Again, as noted above, the complaint sets forth Officer Haferman's pattern of wrongful DUI arrests in great detail, and it further alleges that the City was given numerous warning signs: over a dozen of Officer Haferman's DUI charges being dismissed as wholly devoid of probable cause; multiple complaints from the Larimer DA; and an FCPS corporal witnessing Officer Haferman's substandard SFST techniques firsthand. Despite these warning signs, FCPS failed to subject Officer Haferman's body-worn camera footage or arrest reports to any meaningful review, provide Officer Haferman with any remedial training, or otherwise intervene to prevent future wrongful DUI arrests. As such, the complaint adequately alleges that the City had ample notice of Officer Haferman's conduct to which it should have responded, but the City instead was deliberately indifferent to the obligation to prevent other constitutional violations. See Zartner, 242 F.Supp.3d at 1175-76.

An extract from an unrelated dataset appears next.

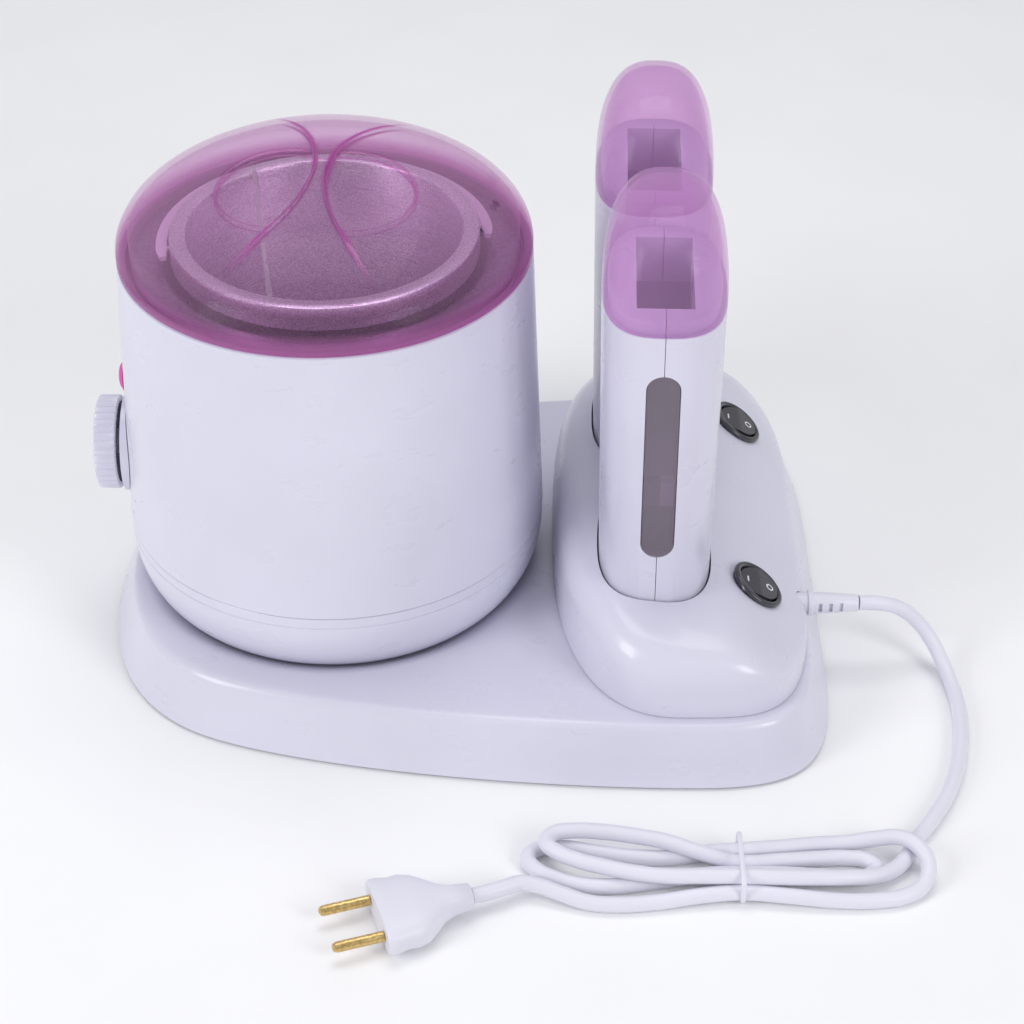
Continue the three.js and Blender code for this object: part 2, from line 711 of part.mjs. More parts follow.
function handpieceRing(z, distance, count = 32) {
  const a = 22 + ((z - 60) / 120) * 1.3 - distance;
  const b = 34.5 + ((z - 60) / 120) * 2.5 - distance;
  return ringAt(ellipse(a, b, HANDPIECE_POWER, count), z);
}

function handpieceOuter(distance) {
  const levels = [
    [HANDPIECE_FOOT_Z, 1.5],
    [HANDPIECE_FOOT_Z + 1.5, 0],
    [HANDPIECE_RIM_Z - GAP, 0],
    [HANDPIECE_RIM_Z - GAP + 0.01, 2.4],
    [HANDPIECE_TOP_Z - 0.8, 2.4],
    [HANDPIECE_TOP_Z, 3.2],
  ];
  return loft(levels.map(([z, extra]) => handpieceRing(z, extra + distance)));
}

function sightSlot(halfWidth, low, high) {
  const slot = new THREE.Shape();
  slot.absarc(0, high - halfWidth, halfWidth, 0, Math.PI, false);
  slot.absarc(0, low + halfWidth, halfWidth, Math.PI, 2 * Math.PI, false);
  return prism(slot, 28, 44, 10).rotateX(Math.PI / 2);
}

function throat(extra, low, high) {
  return block([-SLOT_HALF_X - extra, -SLOT_HALF_Y - extra, low], [SLOT_HALF_X + extra, SLOT_HALF_Y + extra, high]);
}

function handpieceShell() {
  const hollow = loft([
    handpieceRing(32.4, 2.2),
    handpieceRing(176.4, 2.2),
    handpieceRing(177.4, 4.6),
    handpieceRing(182.2, 4.6),
  ]);
  const collar = throat(1.6, 165, HANDPIECE_TOP_Z - 0.5);
  return cut(
    join(cut(handpieceOuter(0), hollow), collar),
    throat(0, 160, 190),
    sightSlot(6.1 + GAP, 79.2, 162.3),
    block([-8.4, -5.4, 20], [8.4, 5.4, 40]),
  );
}

function handpieceWell() {
  const tubeOuter = throat(1.3, 98.5, 164.7);
  const window = block([-5.6, -32, 108], [5.6, -24, 158]);
  return cut(tubeOuter, throat(0, 100, 170), window);
}

function handpieceCap() {
  const rim = HANDPIECE_RIM_Z;
  const power = 2 / 2.45;
  const skin = (wall, angles) => angles.map((angle) => {
    const share = Math.cos(angle * DEGREE) ** power;
    const z = rim + (CAP_HEIGHT - wall) * Math.sin(angle * DEGREE) ** power;
    const a = (23.29 - wall) * share;
    const b = (36.98 - wall) * share;
    return ringAt(ellipse(a, b, HANDPIECE_POWER, 32), z);
  });
  const inside = skin(CAP_WALL, [82, 56, 34, 15, 0]);
  const outside = skin(0, [0, 14, 30, 47, 66, 85]);
  return loft([...inside, ...outside]);
}

function handpieceHeater() {
  const plate = block([12.2, -22, 105], [15.2, 20, 150]);
  const arm = block([12.2, -28.2, 101], [13.2, -21, 112]);
  const bridge = block([5, -28.2, 101], [13.2, -27.1, 112]);
  const tab = block([0.4, -31.6, 101], [5.6, -27.1, 112]);
  return join(plate, arm, bridge, tab);
}

function addHandpiece(name, side) {
  const group = new THREE.Group();
  group.position.set(HANDPIECE_X, side * HANDPIECE_Y, 0);
  group.rotation.z = HANDPIECE_TURN;
  unit.add(group);
  const shell = handpieceShell();
  const left = block([-40, -60, 0], [-0.15, 60, 260]);
  const right = block([0.15, -60, 0], [40, 60, 260]);
  addPart(group, `handpiece_${name}_left_shell`, common(shell, left), FINISH.shell);
  addPart(group, `handpiece_${name}_right_shell`, common(shell, right), FINISH.shell);
  const pane = cut(common(sightSlot(6.1, 79.5, 162), handpieceOuter(0.25)), handpieceOuter(1.9));
  addPart(group, `handpiece_${name}_window`, pane, FINISH.lens);
  addPart(group, `handpiece_${name}_well`, handpieceWell(), FINISH.smoke);
  addPart(group, `handpiece_${name}_thermostat`, block([-5.6, -31.6, 101], [-0.4, -27.1, 112]), FINISH.black);
  addPart(group, `handpiece_${name}_heater`, handpieceHeater(), FINISH.ceramic);
  addPart(group, `handpiece_${name}_contact`, block([-8.1, -5.1, 30.6], [8.1, 5.1, 33.4]), FINISH.brass);
  addPart(group, `handpiece_${name}_cap`, handpieceCap(), FINISH.pink);
}

// ---------------------------------------------------------------- mains cord

function strainRelief() {
  const start = CORD_EXIT.x;
  return turned([
    [0, RELIEF_COLLAR_X],
    [5.1, RELIEF_COLLAR_X],
    [5.1, RELIEF_COLLAR_X + 2],
    [4.3, RELIEF_COLLAR_X + 2],
    [4.3, start - 0.1],
    [5.2, start + 0.3],
    [5.2, start + 1.6],
    [4.1, start + 2.2],
    [3.4, RELIEF_END_X],
    [0, RELIEF_END_X],
  ], 16).rotateX(-Math.PI / 2).rotateZ(-Math.PI / 2).translate(0, CORD_EXIT.y, CORD_EXIT.z);
}

function hankOutline() {
  const { left, right, middle, endRadius, waistHalf, waistX } = HANK;
  const leftCentre = left + endRadius;
  const rightCentre = right - endRadius;
  const shape = new THREE.Shape();
  shape.moveTo(rightCentre, middle + endRadius);
  shape.bezierCurveTo(
    rightCentre - 22, middle + endRadius, waistX + 15, middle + waistHalf, waistX, middle + waistHalf,
  );
  shape.bezierCurveTo(
    waistX - 15, middle + waistHalf, leftCentre + 22, middle + endRadius, leftCentre, middle + endRadius,
  );
  shape.absarc(leftCentre, middle, endRadius, Math.PI / 2, 1.5 * Math.PI, false);
  shape.bezierCurveTo(
    leftCentre + 22, middle - endRadius, waistX - 15, middle - waistHalf, waistX, middle - waistHalf,
  );
  shape.bezierCurveTo(
    waistX + 15, middle - waistHalf, rightCentre - 22, middle - endRadius, rightCentre, middle - endRadius,
  );
  shape.absarc(rightCentre, middle, endRadius, 1.5 * Math.PI, 2.5 * Math.PI, false);
  return shape;
}

function cordTie() {
  const frame = (margin) => {
    const half = HANK.waistHalf + 0.4 + margin;
    const low = HANK_FLOOR_Z - GAP - margin;
    const high = HANK_TOP_Z + GAP + margin;
    return [[-half, low], [half, low], [half, high], [-half, high]].map(([y, z]) => new THREE.Vector2(y, z));
  };
  const shape = new THREE.Shape(frame(0.8));
  shape.holes.push(new THREE.Path(frame(0)));
  return prism(shape, -1.2, 1.2)
    .rotateX(Math.PI / 2)
    .rotateZ(Math.PI / 2)
    .translate(HANK.waistX, HANK.middle, 0);
}

function plugBody() {
  const sections = [[0, 4.5, 4.5], [8, 5.2, 5.2], [15, 11, 6.2], [21, 16, 6.8], [33, 17.4, 6.8], [35.5, 16.6, 6]];
  return loft(sections.map(([x, halfWidth, halfHeight]) => (
    ellipse(halfWidth, halfHeight, 3, 24).map((point) => new THREE.Vector3(x, point.x, point.y))
  )));
}

function addCord() {
  addPart(unit, 'strain_relief', strainRelief(), FINISH.cord);
  addPart(unit, 'mains_cord', tube(CORD_ROUTE, CORD_DIAMETER, 8, 20), FINISH.cord);
  addPart(unit, 'cord_hank', prism(hankOutline(), HANK_FLOOR_Z, HANK_TOP_Z, 7), FINISH.cord);
  addPart(unit, 'cord_tie', cordTie(), FINISH.cord);
  addPart(unit, 'mains_cord_tail', tube(TAIL_ROUTE, CORD_DIAMETER, 8, 3), FINISH.cord);
  const plug = new THREE.Group();
  plug.position.set(PLUG_NECK.x, PLUG_NECK.y, PLUG_NECK.z);
  plug.rotation.z = PLUG_TURN;
  unit.add(plug);
  addPart(plug, 'mains_plug', plugBody(), FINISH.cord);
  [-9.5, 9.5].forEach((y, i) => {
    addPart(plug, `plug_pin_${i + 1}`, rod([35.8, y, 0], [54.8, y, 0], 2, 12), FINISH.brass);
  });
}

addBase();
addDock();
addPot();
addLiner();
addLid();
addHandpiece('front', -1);
addHandpiece('back', 1);
addCord();

export default unit;
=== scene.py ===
"""Wax heating unit: the pot with its lid and liner, the cartridge dock and the mains lead."""

import math

import bmesh
import bpy
from mathutils import Matrix, Vector


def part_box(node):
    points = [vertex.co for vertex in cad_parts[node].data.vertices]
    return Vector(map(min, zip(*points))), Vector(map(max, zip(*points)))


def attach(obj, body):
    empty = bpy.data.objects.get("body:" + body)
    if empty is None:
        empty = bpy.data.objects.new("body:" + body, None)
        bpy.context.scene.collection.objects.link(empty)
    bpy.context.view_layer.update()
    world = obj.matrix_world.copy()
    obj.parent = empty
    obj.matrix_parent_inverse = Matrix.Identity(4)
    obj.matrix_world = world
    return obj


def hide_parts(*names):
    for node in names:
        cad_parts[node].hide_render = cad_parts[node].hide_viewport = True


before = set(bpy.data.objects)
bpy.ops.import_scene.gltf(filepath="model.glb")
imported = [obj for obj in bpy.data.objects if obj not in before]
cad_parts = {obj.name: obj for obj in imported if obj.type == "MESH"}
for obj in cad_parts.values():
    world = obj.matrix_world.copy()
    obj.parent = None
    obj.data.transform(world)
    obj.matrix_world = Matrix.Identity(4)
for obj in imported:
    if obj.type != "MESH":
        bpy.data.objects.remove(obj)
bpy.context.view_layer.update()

# ---------------------------------------------------------------- driving sizes, in millimetres

MM = 0.001
GAP = 0.3

DOCK_LOW, DOCK_HIGH = (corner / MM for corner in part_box("dock_housing"))
POT_LOW, POT_HIGH = (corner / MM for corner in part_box("pot_shell"))
RELIEF_LOW, RELIEF_HIGH = (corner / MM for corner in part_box("strain_relief"))

BASE_TOP = (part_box("base_shell")[1] / MM).z
BASE_WALL = 2.6
DISH = {"flat": 66, "radius": 83, "floor": 18.7}

DOCK_X = 85.7
DOCK_FOOT = DOCK_LOW.z
SWITCH_TILT = math.radians(35.6)
SWITCH = Vector((115.3, 57, 48.9))
SOCKET_FLOOR = 30

HANDPIECE_X = 75
HANDPIECE_Y = 43.5
HANDPIECE_TURN = math.radians(-2)
HANDPIECE_FOOT = 30.3
HANDPIECE_RIM = (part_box("handpiece_front_cap")[0] / MM).z
HANDPIECE_TOP = 184.4
HANDPIECE_POWER = 2.8
SLOT_HALF = (10.6, 25.5)
CAP_HEIGHT = 42.4
CAP_WALL = 1.8

POT_X = -53
POT_RIM = POT_HIGH.z
POT_RIM_RADIUS = 80
POT_SEAM = POT_LOW.z
POT_SEAM_RADIUS = 84.3
POT_FLOOR = 19.5
POT_WALL = 2.5
KNOB_Z = 79
KNOB_BACK_X = -139.5
LAMP_Z = 111

LINER_TURN = math.radians(8)
LINER_FLOOR = 103.3
LINER_TOP = 178.6
LINER_RIM_RADIUS = 59.5
WIPER_X = -24
HANDLE_Z = 174

LID_TURN = math.radians(-5.5)
LID_FOOT = POT_RIM + GAP
LID_SHOULDER = 173.4
LID_RISE = 33.5
LID_WALL = 2.3

CORD_DIAMETER = 6
PLUG_NECK = Vector((4, -186.5, 7))
PLUG_TURN = math.radians(198)

# The lead from its strain relief down to the hank, as the solids run.
LEAD = [
    (158.3, -45, 31), (167, -44.5, 30.3), (175.5, -43, 26.6), (183, -42.8, 20), (189, -45.5, 12.6),
    (193.2, -52, 6.6), (195.8, -62, 3.6), (196.9, -75.4, 3.05), (195.8, -90.6, 3.05), (193.2, -105.3, 3.05),
    (189.6, -118, 3.05), (184.2, -130.8, 3.05), (177.6, -142.1, 3.05), (168.9, -155.4, 3.05),
]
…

In sum, because the complaint contains sufficient factual content to establish the City's liability for failing to supervise Officer Haferman, dismissal of Mr. Erbacher's Monell claim at this stage is unwarranted.
IV. CONCLUSION
Consistent with the foregoing analysis, Defendants City of Fort Collins, Sergeant Allen Heaton, and Sergeant Jason Bogosian's Motion to Dismiss Plaintiff's Complaint Pursuant to Fed.R.Civ.P. 12(b)(6) and Request for Qualified Immunity, ECF No. 40, is DENIED.